→ Instructions to follow
Quote every line of the material beneath this one.

→ Information supplied
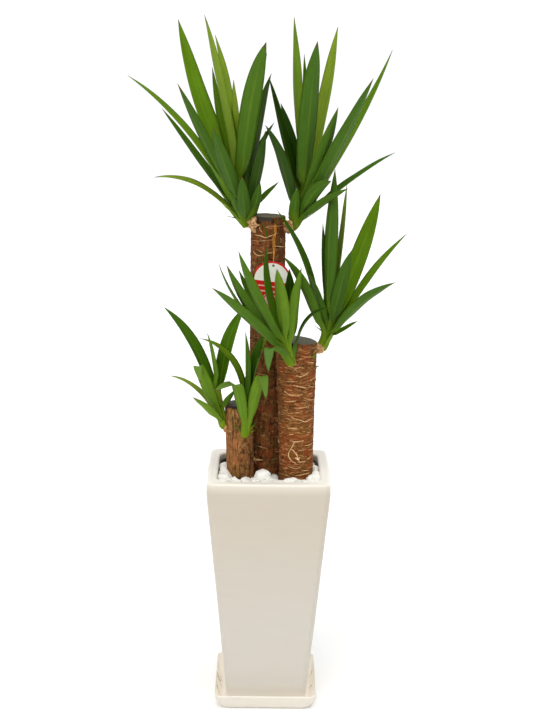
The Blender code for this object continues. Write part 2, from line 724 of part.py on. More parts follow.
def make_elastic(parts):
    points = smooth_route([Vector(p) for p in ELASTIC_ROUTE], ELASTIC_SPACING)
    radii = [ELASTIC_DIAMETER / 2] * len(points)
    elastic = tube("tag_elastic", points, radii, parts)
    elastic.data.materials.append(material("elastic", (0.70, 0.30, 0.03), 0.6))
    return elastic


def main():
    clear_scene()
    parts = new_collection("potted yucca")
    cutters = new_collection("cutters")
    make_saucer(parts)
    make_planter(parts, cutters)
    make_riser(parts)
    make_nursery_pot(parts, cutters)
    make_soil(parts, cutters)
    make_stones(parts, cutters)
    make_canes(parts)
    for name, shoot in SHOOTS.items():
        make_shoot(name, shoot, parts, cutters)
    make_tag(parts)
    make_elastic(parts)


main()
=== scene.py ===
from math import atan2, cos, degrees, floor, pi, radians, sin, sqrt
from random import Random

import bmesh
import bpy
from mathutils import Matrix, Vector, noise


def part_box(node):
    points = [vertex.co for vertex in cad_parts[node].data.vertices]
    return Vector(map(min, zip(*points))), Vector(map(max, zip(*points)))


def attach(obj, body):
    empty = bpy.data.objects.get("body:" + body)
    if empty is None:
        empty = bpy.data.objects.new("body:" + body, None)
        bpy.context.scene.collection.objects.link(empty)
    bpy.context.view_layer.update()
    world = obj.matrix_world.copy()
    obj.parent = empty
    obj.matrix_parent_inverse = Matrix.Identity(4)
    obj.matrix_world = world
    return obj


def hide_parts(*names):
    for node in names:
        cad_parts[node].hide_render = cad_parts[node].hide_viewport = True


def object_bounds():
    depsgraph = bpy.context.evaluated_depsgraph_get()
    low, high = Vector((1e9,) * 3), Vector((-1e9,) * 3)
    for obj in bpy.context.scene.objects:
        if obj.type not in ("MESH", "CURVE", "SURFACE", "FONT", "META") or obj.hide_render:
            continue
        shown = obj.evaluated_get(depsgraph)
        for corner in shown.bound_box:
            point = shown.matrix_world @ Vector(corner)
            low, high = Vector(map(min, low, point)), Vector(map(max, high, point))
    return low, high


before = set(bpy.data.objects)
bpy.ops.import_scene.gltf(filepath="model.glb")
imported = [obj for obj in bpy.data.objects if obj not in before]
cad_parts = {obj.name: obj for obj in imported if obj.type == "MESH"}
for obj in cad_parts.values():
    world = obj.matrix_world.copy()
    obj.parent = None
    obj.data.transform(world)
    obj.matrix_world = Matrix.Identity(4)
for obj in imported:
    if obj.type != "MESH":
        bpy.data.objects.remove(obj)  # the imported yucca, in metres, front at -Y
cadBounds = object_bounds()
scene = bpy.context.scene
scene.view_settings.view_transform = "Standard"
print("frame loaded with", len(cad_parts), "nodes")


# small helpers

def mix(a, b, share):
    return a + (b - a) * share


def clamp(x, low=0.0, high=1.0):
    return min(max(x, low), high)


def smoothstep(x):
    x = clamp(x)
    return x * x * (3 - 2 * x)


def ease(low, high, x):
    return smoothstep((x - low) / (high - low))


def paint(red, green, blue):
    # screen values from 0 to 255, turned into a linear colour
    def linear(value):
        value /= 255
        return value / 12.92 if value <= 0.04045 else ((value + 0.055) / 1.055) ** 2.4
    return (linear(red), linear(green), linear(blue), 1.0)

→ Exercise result
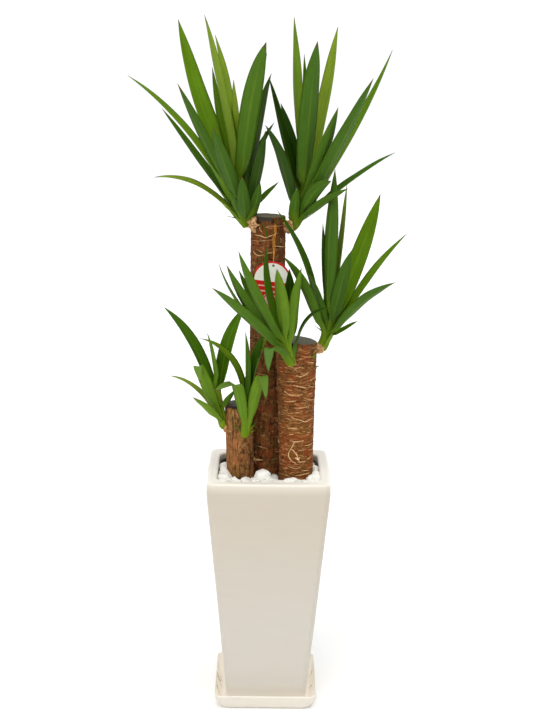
The Blender code for this object continues. Write part 2, from line 724 of part.py on. More parts follow.
def make_elastic(parts):
    points = smooth_route([Vector(p) for p in ELASTIC_ROUTE], ELASTIC_SPACING)
    radii = [ELASTIC_DIAMETER / 2] * len(points)
    elastic = tube("tag_elastic", points, radii, parts)
    elastic.data.materials.append(material("elastic", (0.70, 0.30, 0.03), 0.6))
    return elastic


def main():
    clear_scene()
    parts = new_collection("potted yucca")
    cutters = new_collection("cutters")
    make_saucer(parts)
    make_planter(parts, cutters)
    make_riser(parts)
    make_nursery_pot(parts, cutters)
    make_soil(parts, cutters)
    make_stones(parts, cutters)
    make_canes(parts)
    for name, shoot in SHOOTS.items():
        make_shoot(name, shoot, parts, cutters)
    make_tag(parts)
    make_elastic(parts)


main()
=== scene.py ===
from math import atan2, cos, degrees, floor, pi, radians, sin, sqrt
from random import Random

import bmesh
import bpy
from mathutils import Matrix, Vector, noise


def part_box(node):
    points = [vertex.co for vertex in cad_parts[node].data.vertices]
    return Vector(map(min, zip(*points))), Vector(map(max, zip(*points)))


def attach(obj, body):
    empty = bpy.data.objects.get("body:" + body)
    if empty is None:
        empty = bpy.data.objects.new("body:" + body, None)
        bpy.context.scene.collection.objects.link(empty)
    bpy.context.view_layer.update()
    world = obj.matrix_world.copy()
    obj.parent = empty
    obj.matrix_parent_inverse = Matrix.Identity(4)
    obj.matrix_world = world
    return obj


def hide_parts(*names):
    for node in names:
        cad_parts[node].hide_render = cad_parts[node].hide_viewport = True


def object_bounds():
    depsgraph = bpy.context.evaluated_depsgraph_get()
    low, high = Vector((1e9,) * 3), Vector((-1e9,) * 3)
    for obj in bpy.context.scene.objects:
        if obj.type not in ("MESH", "CURVE", "SURFACE", "FONT", "META") or obj.hide_render:
            continue
        shown = obj.evaluated_get(depsgraph)
        for corner in shown.bound_box:
            point = shown.matrix_world @ Vector(corner)
            low, high = Vector(map(min, low, point)), Vector(map(max, high, point))
    return low, high


before = set(bpy.data.objects)
bpy.ops.import_scene.gltf(filepath="model.glb")
imported = [obj for obj in bpy.data.objects if obj not in before]
cad_parts = {obj.name: obj for obj in imported if obj.type == "MESH"}
for obj in cad_parts.values():
    world = obj.matrix_world.copy()
    obj.parent = None
    obj.data.transform(world)
    obj.matrix_world = Matrix.Identity(4)
for obj in imported:
    if obj.type != "MESH":
        bpy.data.objects.remove(obj)  # the imported yucca, in metres, front at -Y
cadBounds = object_bounds()
scene = bpy.context.scene
scene.view_settings.view_transform = "Standard"
print("frame loaded with", len(cad_parts), "nodes")


# small helpers

def mix(a, b, share):
    return a + (b - a) * share


def clamp(x, low=0.0, high=1.0):
    return min(max(x, low), high)


def smoothstep(x):
    x = clamp(x)
    return x * x * (3 - 2 * x)


def ease(low, high, x):
    return smoothstep((x - low) / (high - low))


def paint(red, green, blue):
    # screen values from 0 to 255, turned into a linear colour
    def linear(value):
        value /= 255
        return value / 12.92 if value <= 0.04045 else ((value + 0.055) / 1.055) ** 2.4
    return (linear(red), linear(green), linear(blue), 1.0)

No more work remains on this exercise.